As the night wore on, as the belief began to fade, even on the home bench, that exasperation boiled over, the coach laying into the men hunched over the boards, Marner doing the same.

“Frustration sets in,” Berube said. “When you don’t get everybody on board, doing the right things, playing together as a team, that’s what happens. That’s what happens. You can’t go into a game like tonight and have anybody not at their best. And that doesn’t mean, you know, fancy plays or all these skilled plays — you’re at your best when you’re highly competitive, winning your battles, desperation, doing everything possible to win the hockey game. 

“We didn’t do that tonight. And that’s why the result was the result.”

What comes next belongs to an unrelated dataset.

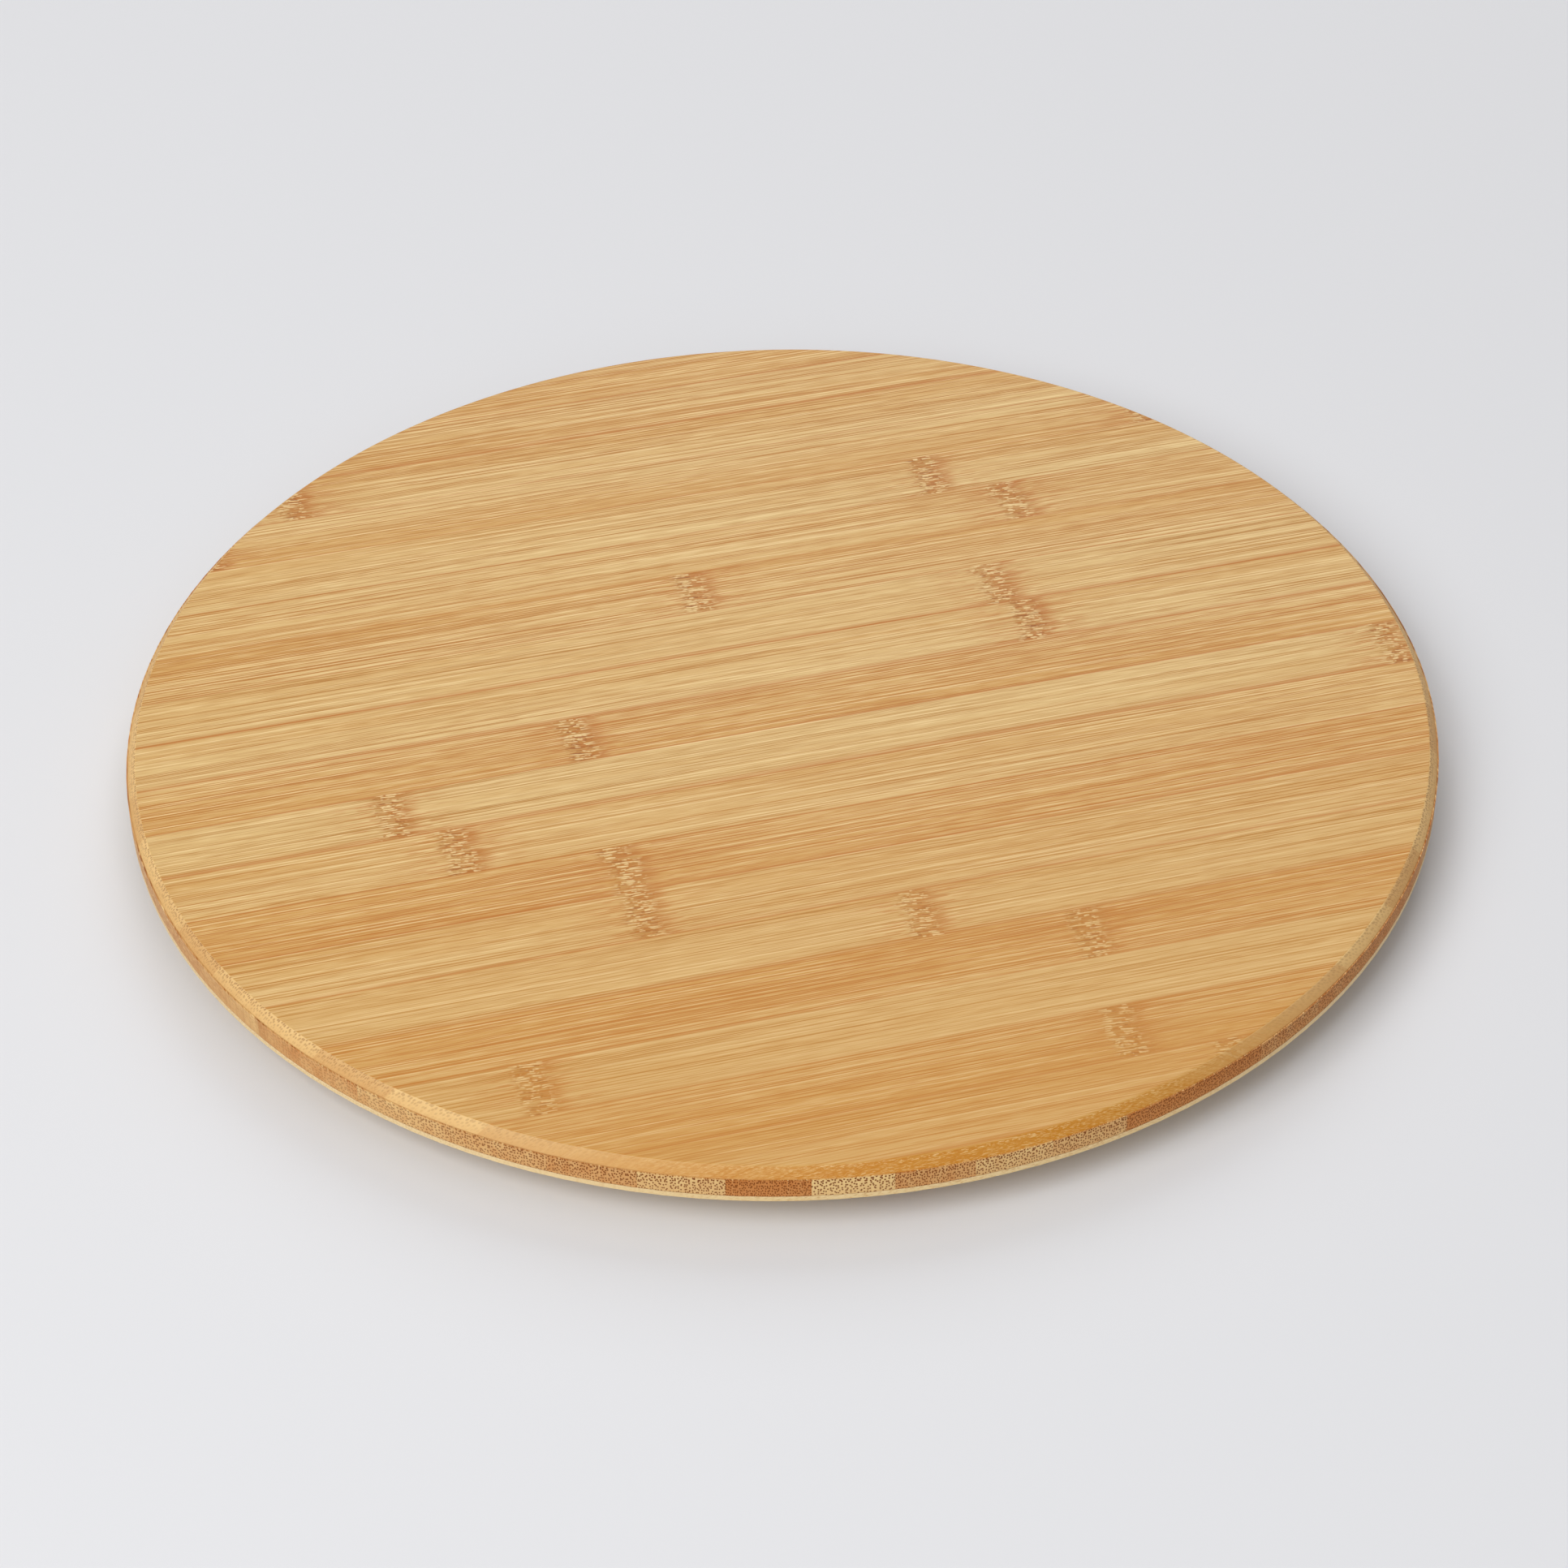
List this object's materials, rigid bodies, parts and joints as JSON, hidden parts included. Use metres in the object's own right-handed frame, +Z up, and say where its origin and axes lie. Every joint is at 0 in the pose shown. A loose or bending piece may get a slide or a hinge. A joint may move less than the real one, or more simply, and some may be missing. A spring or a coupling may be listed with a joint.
{
  "type": "lazy susan turntable",
  "caption": "Low round three-ply bamboo turntable with a bevelled rim, turning on a wide, flat aluminium ball bearing that stands on rubber pads.",
  "frame": {"origin": "on the table surface under the middle of the board, which is also the axis that the board turns on", "axes": "+Z up along the turning axis; +X along the fibres of the board's face plies; +Y across them, away from the front"},
  "size_m": [0.3999, 0.4, 0.022],
  "materials": {
    "face_bamboo": "satin",
    "core_bamboo": "satin",
    "ring_aluminium": "satin",
    "zinc_steel": "satin",
    "cage_nylon": "matte",
    "ball_steel": "polished",
    "pad_rubber": "matte"
  },
  "bodies": {
    "base": {"outer_ring": "ring_aluminium", "rubber_pad_01": "pad_rubber", "rubber_pad_02": "pad_rubber", "rubber_pad_03": "pad_rubber", "rubber_pad_04": "pad_rubber", "rubber_pad_05": "pad_rubber", "rubber_pad_06": "pad_rubber"},
    "turntable": {"top_ply": "face_bamboo", "core_ply": "core_bamboo", "bottom_ply": "face_bamboo", "inner_ring": "ring_aluminium", "board_screws": "zinc_steel"},
    "cage": {"ball_cage": "cage_nylon", "ball_01": "ball_steel", "ball_02": "ball_steel", "ball_03": "ball_steel", "ball_04": "ball_steel", "ball_05": "ball_steel", "ball_06": "ball_steel", "ball_07": "ball_steel", "ball_08": "ball_steel", "ball_09": "ball_steel", "ball_10": "ball_steel", "ball_11": "ball_steel", "ball_12": "ball_steel", "ball_13": "ball_steel", "ball_14": "ball_steel", "ball_15": "ball_steel", "ball_16": "ball_steel", "ball_17": "ball_steel", "ball_18": "ball_steel", "ball_19": "ball_steel", "ball_20": "ball_steel", "ball_21": "ball_steel", "ball_22": "ball_steel", "ball_23": "ball_steel", "ball_24": "ball_steel"}
  },
  "joints": [
    {"name": "board_spin", "type": "hinge", "parent": "base", "child": "turntable", "pos_m": [0, 0, 0.00575], "axis": [0, 0, 1], "continuous": true},
    {"name": "cage_spin", "type": "hinge", "parent": "base", "child": "cage", "pos_m": [0, 0, 0.00575], "axis": [0, 0, 1], "continuous": true}
  ],
  "couplings": [
    {"joint": "cage_spin", "follows": "board_spin", "ratio": 0.49074}
  ]
}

On the other side of the glass, the Maple Leafs faithful made their frustration clear, too. Made sure those on the ice, and on the bench, and in the team suite, felt every bit of their misery — a disappointment so deeply entrenched, so aggressively expressed, even the opposing coach was defending the Maple Leafs by the end of the evening.

For the second straight game at Scotiabank Arena, the home side skated off the ice with boos raining down from the rafters. This time, beer cans came too, crashing and sputtering onto the sheet, leaving the ice discoloured as the final minutes bled off the clock. And the jerseys too, not one or two, but handfuls, tossed angrily over the glass as fans made for the exit, not bothering to stick around for a scene they’ve already witnessed too many times over.

“I mean, you feel for it,” said Marner, a hometown boy himself, of that dark outpouring from the fans. “I’m feeling the same way. It’s sad. It’s heartbreaking. It’s something you don’t enjoy. You know, we’re not happy with that outcome either.

“It’s devastating. We had a great year. Everything was going right. We had a great Game 6, and we fell short again.”